The point is a solid one. Natural selection is “interested” only in your survival until you are finished reproducing, and has no interest whatsoever in whether you might have pleasant hallucinations when you die. I may note that terror management theory is an attempt to explain common human behaviors and beliefs, and does not at all predict that you will have pleasant visions when you die. Fischer and Mitchell-Yellin have hijacked terror management theory, using it for some purpose that it was not intended. It's rather like some person claiming that Heisenberg's uncertainty principle (part of quantum mechanics) helps explain why his girlfriend is uncertain about spending the night with him.

There is, in fact, no evidence that humans not close to dying have anxiety-reducing hallucinations when they are faced with anxiety or are in fear of death. No one who is approached by a threatening gunman ever has a hallucination that the gunman is bearing a bouquet of flowers, and no one who is on a sinking ship ever has a hallucination that a ship has come to save him. Moreover, people have near-death experiences when their heart has stopped or they are unconscious, so any psychological theory to explain a near-death experience vision is futile. Psychology is not going on when you are unconscious. Your brain does not do “fear management” when you are unconscious, because there is no fear at such a time.

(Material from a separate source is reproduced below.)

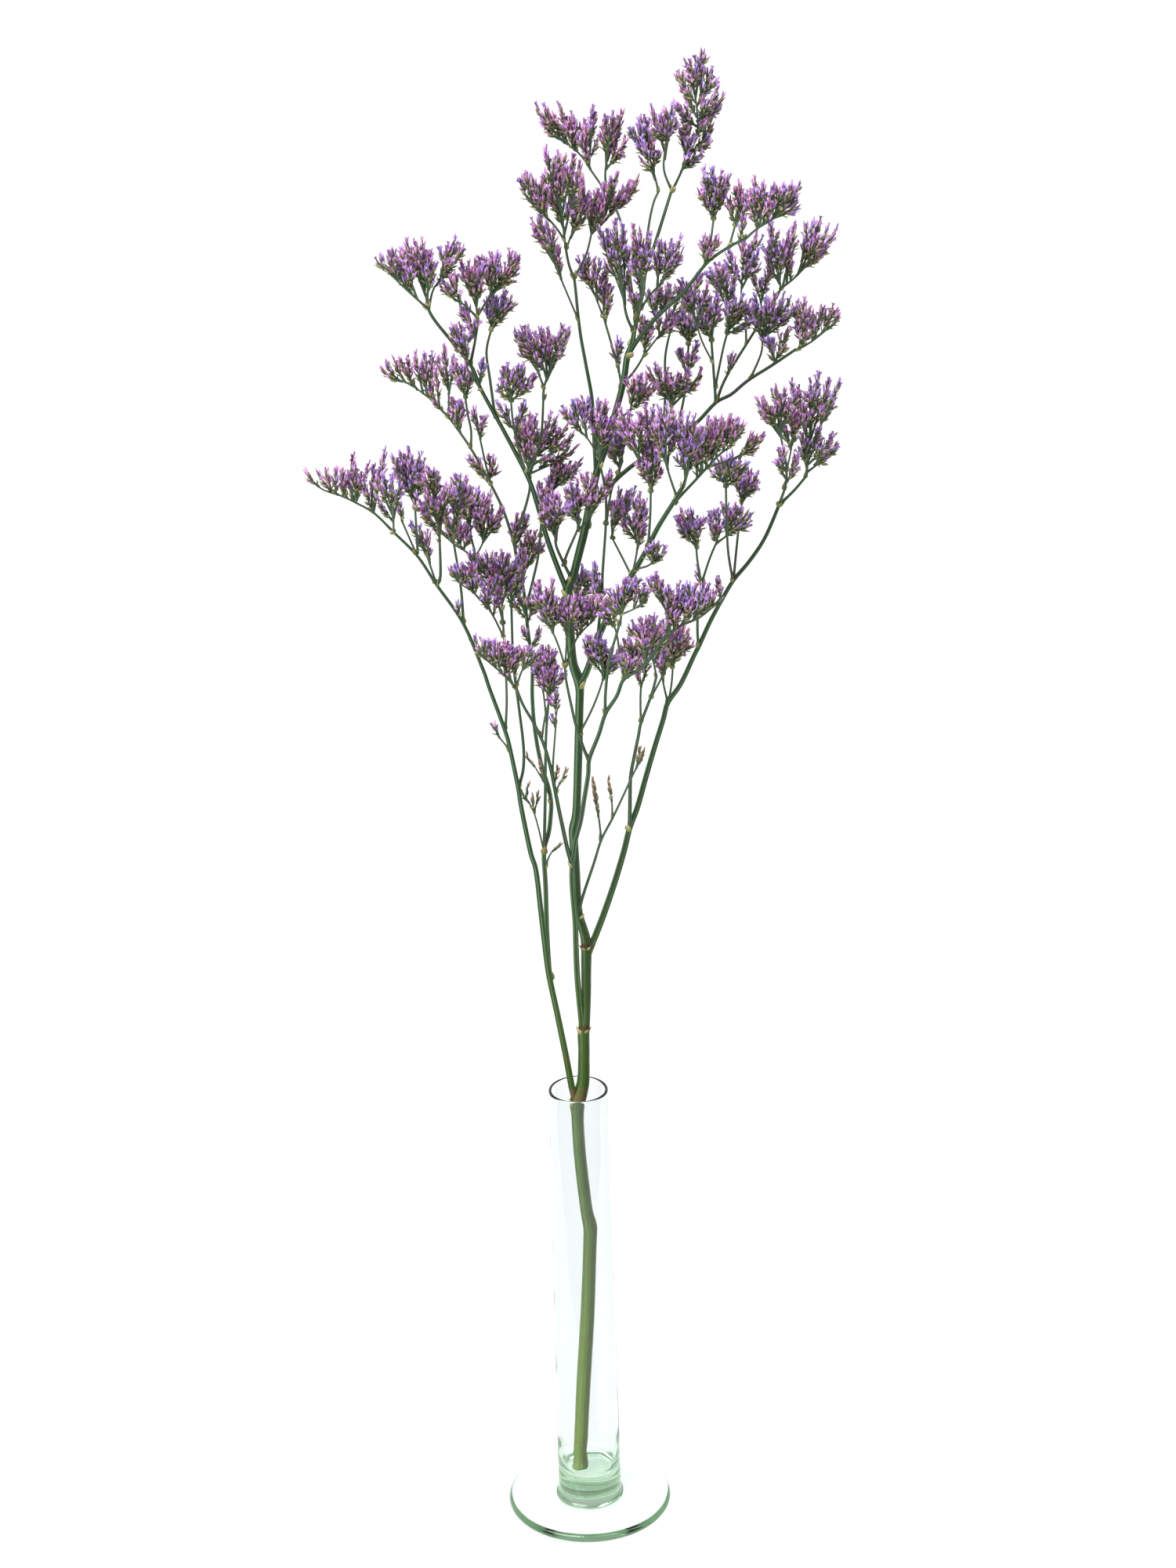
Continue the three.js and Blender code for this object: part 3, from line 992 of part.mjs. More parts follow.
grow("low_fork_head", "main_stem", flowerViolet, {
  stems: [stem([1, 0.8], [[5, 380], [10.8, 391.5], [15.2, 403.5], [15.6, 409.5, -16]])],
  tufts: [
    tuft([15.5, 409], [[7.4, 422], [10.5, 424], [14.2, 425], [16.5, 421.5]]),
    tuft([15.2, 404], [[19.5, 417.5], [22.3, 416.3]]),
  ],
});

grow("fork_side_head", "main_stem", flowerViolet, {
  stems: [stem([0.9, 0.7], [[2.4, 433], [5, 438.5], [6.8, 443, 11]])],
  tufts: [tuft([6.7, 442.6], [[5.6, 449.5], [8, 454.5], [12, 452.5], [14, 448.5]])],
});

grow("upper_side_head", "main_stem", flowerViolet, {
  stems: [stem([0.9, 0.7], [[21.6, 514], [27, 519], [32.5, 524.5, -6]])],
  tufts: [tuft([32, 524], [[30.5, 535], [34, 536], [36.5, 534], [39, 531]])],
});

grow("upper_inner_twig", "main_stem", flowerViolet, {
  stems: [
    stem([1, 0.8], [[26.6, 532], [31, 537], [35, 543.5], [36, 549, 14]]),
    stem([0.8, 0.7], [[35, 543.5], [39.7, 549.5], [43, 553.5, 18]]),
  ],
  tufts: [
    tuft([36, 548.5], [[33.5, 556.5], [36, 559.5], [38.8, 558.5]]),
    tuft([42.8, 553.2], [[41, 561.5], [45.5, 562], [47.5, 558.5]]),
  ],
});

export default statice;
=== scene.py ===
"""The looks of one cut branch of statice in a slim glass bud vase.

Lengths are in metres, except in the plant's own table, which is in millimetres."""

import json
import math
import random

import bpy
import numpy as np
from mathutils import Matrix, Vector

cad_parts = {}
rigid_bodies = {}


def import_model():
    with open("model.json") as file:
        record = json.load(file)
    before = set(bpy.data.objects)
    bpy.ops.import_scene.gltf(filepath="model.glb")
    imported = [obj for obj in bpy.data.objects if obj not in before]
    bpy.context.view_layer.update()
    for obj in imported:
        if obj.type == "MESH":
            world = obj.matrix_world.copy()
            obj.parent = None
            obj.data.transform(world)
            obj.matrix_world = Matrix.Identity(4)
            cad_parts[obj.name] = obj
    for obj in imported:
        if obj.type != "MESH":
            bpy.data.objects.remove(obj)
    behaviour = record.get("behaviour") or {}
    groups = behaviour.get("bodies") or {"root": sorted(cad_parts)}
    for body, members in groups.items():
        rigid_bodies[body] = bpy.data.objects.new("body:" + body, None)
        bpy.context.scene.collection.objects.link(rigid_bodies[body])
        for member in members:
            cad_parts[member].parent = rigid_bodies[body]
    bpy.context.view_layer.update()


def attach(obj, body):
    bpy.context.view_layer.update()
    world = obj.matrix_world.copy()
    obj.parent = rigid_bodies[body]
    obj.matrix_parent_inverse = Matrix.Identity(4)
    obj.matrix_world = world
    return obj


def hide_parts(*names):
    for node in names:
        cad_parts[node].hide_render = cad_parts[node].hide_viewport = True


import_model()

MM = 0.001


# Node trees, written as sums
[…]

I can think of ways in which a philosopher could use his philosophical training to add to the debate about near-death experiences – perhaps by offering some insight from the branch of philosophy called the philosophy of mind, or perhaps by speculating about some metaphysical reality that might explain such experiences. But we don't seem to get any such thing from Fischer and Mitchell-Yellin, who just lazily give us garden-variety armchair skepticism without any original research.